You might be sure that never did any mule born in Missouri take his languid ease amid surroundings more unique for a mule to be in, inside or outside of that sovereign commonwealth. There was, to begin with, his gas mask, draped upon the spindled brow and ready, on warning, to be yanked down over the muzzle and latched fast beneath the throat; probably as a veteran mule he was used to that. But there were other things: High-velocity shells from a battery of six-inches somewhere in the woods to the west were going over his head at regular half-minute intervals, each in its passage making a sound as though everybody on earth in chorus had said “Whew-w-w-! “—like that. Merely by cocking an eyelid aloft he could have beheld, sundry thousands of feet up, three French combat planes hunting a German raider back to his own lines, the French motors humming steadily like honeybees but the German droning to a deeper note with sullen heavy rift tones breaking into its cadences, for all the world like one of those big noisy beetles that invade your bedchamber on a hot night. Merely by squinting straight ahead he could have seen at the farther edge of the little glade a triple row of white crosses, each set off by the wooden rosette device in red, white and blue with which the French, when given time, mark the graves of their fallen fighters. Merely by sniffing he could have caught from a mile distant the faint but unmistakable reek that hangs over battlefields when they are getting to be old battlefields but are not yet very old, and that nearly always distresses green work animals at the first time of taking it into their nostrils. None of these things he did though, but remained content and motionless save for his wagging ears and his switching tail and his uneasy lower lip. He was just standing there, letting the hot sunshine seep into him through all his pores.

Otherwise, however, his more adjacent settings were in a manner of speaking conventional and according to mules. For he was attached by virtue of an improvised gear of wire ropes and worn leather breeching to a small fiat car that bestraddled a rusty railroad track; and at his head stood a ginger-coloured youth of twenty years or thereabouts. In our own land you somehow expect, when you find a mule engaged in industry, to find an American of African antecedents managing him. So the combination was in keeping with the popular conception. Only in this instance the attendant youth wore part of a uniform and had a steel shrapnel helmet clamped down upon his skull.

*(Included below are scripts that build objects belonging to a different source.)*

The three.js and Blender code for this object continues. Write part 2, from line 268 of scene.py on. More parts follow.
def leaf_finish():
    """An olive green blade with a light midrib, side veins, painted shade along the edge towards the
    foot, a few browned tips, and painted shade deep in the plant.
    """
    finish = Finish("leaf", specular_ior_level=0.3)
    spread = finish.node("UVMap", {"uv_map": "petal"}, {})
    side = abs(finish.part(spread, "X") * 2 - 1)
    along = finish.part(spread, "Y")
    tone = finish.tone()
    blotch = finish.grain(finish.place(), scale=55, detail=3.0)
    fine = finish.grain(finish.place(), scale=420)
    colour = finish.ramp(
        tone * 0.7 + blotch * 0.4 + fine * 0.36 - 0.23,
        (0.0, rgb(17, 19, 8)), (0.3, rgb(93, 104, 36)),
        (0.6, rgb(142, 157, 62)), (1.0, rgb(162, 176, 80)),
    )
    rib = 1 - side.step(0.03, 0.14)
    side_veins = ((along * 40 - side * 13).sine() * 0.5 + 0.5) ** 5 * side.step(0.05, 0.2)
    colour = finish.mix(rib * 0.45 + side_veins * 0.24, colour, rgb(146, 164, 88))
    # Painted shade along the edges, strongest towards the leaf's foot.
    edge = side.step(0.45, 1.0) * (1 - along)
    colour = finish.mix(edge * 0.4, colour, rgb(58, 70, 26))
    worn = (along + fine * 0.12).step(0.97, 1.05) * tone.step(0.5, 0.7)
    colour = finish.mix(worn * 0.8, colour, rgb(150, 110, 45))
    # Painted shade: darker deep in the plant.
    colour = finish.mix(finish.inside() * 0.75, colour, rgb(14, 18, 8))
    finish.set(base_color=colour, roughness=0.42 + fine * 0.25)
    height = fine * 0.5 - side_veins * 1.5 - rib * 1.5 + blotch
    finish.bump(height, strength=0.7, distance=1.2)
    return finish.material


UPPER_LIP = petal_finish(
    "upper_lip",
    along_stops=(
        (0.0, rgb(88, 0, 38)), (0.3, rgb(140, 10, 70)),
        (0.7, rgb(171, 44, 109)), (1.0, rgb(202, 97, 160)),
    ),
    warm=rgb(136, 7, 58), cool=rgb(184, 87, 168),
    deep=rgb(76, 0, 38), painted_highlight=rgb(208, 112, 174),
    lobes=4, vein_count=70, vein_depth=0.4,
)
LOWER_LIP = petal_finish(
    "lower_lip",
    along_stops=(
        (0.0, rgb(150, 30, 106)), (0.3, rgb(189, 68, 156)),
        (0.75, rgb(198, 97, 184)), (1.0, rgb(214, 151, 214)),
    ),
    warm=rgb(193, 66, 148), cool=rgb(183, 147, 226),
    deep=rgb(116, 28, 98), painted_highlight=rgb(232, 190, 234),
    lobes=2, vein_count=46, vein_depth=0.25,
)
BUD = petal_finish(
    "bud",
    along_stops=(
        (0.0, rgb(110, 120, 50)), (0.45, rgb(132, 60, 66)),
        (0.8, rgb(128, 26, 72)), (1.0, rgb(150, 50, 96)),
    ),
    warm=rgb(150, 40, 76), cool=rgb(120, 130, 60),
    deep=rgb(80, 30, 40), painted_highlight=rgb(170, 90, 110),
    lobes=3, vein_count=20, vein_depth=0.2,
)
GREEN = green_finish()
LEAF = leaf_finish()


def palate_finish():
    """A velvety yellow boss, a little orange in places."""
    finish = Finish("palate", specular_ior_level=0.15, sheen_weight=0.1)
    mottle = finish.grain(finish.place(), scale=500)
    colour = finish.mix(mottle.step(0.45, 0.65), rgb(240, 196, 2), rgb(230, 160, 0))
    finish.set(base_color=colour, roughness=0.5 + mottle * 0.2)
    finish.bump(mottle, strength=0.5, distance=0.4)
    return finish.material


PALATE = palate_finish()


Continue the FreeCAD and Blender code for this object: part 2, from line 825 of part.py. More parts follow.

Said youth caught a nod from a corporal of his own race who lounged against a broken wall, the wall being practically all that remained of what once had been the home of a crossings guard alongside a railroad that was a real railroad no longer; and at that he climbed nimbly on muleback.

He gathered up the guiding strings, and this then was the starting signal he gave as he showed all his teeth—he seemed to have fifty teeth at least—in a gorgeous and friendly grin: “All abo'd fur the Fifty-nint' Street crosstown line!”

By that you would have known, if you knew your New York at all, that this particular muleteer must hail from that nook of Li'l Ole Manhattan which since the days of the Yanko-Spanko war, when a certain group of black troopers did a certain valiant thing, has been called San Juan Hill, and that away off here where now he was, in the back edges of France, he had in his own mind at the moment a picture of West Fifty-ninth Street as it might look—and probably would—on this bright warm afternoon, stretching as a narrow band, biaswise, of the town from the Black Belt on the West Side with its abutting chop-suey parlours and its fragrant barber shops and its clubrooms for head and side waiters, on past Columbus Circle into the lighter coloured districts to the eastward; and likewise that since he did have the image in his mind he perhaps grinned his toothful grin to hide a pang of homesickness for the place where he belonged.

I figured that I knew these things, who had journeyed by motor with two more for a hundred and eighty miles across country to pay a visit to the first sector in our front lines that had been taken over by a regiment of negro volunteers—?-now by reason of departmental classifyings known as the Three Hundred and Somethingth of the American Expeditionary Forces. Because New York was where I also belonged, and this genial postilion was of a breed made familiar to me long time ago in surroundings vastly dissimilar to these present ones.

To the three of us word had come, no matter how, that negro troops of ours were in the line. No authoritative announcement to that effect having been forthcoming, we were at the first hearing of the news skeptical. To be sure the big movement overseas was at last definitely and audaciously under way; the current month's programme called for the landing on French soil of two hundred thousand Americans of fighting age and fighting dispositions, which contract, I might add, was carried out so thoroughly that not only the promised two hundred thousand but a good and heaping measure of nearly sixty thousand more on top of that arrived before the thirtieth. It is The Glory of the Coming all right, this great thing that has happened this summer over here, and I am glad that mine eyes have seen it. It is almost the finest thing that the eye of an American of this generation has yet seen or is likely to see before Germany herself is invaded.

But even though the sea lanes were streaky with the wakes of our convoys and the disembarkation ports cluttered with our transports, we doubted that coloured troops were as yet facing the enemy across the barbed-wire boundaries that separate him from us. Possibly this was because we had grown accustomed to thinking of our negroes as members of labour battalions working along the lines of communication—unloading ships and putting up warehouses and building depots and felling trees in the forests of France, which seem doomed to fall either through shelling or by the axes of the timbering crews of the Allies.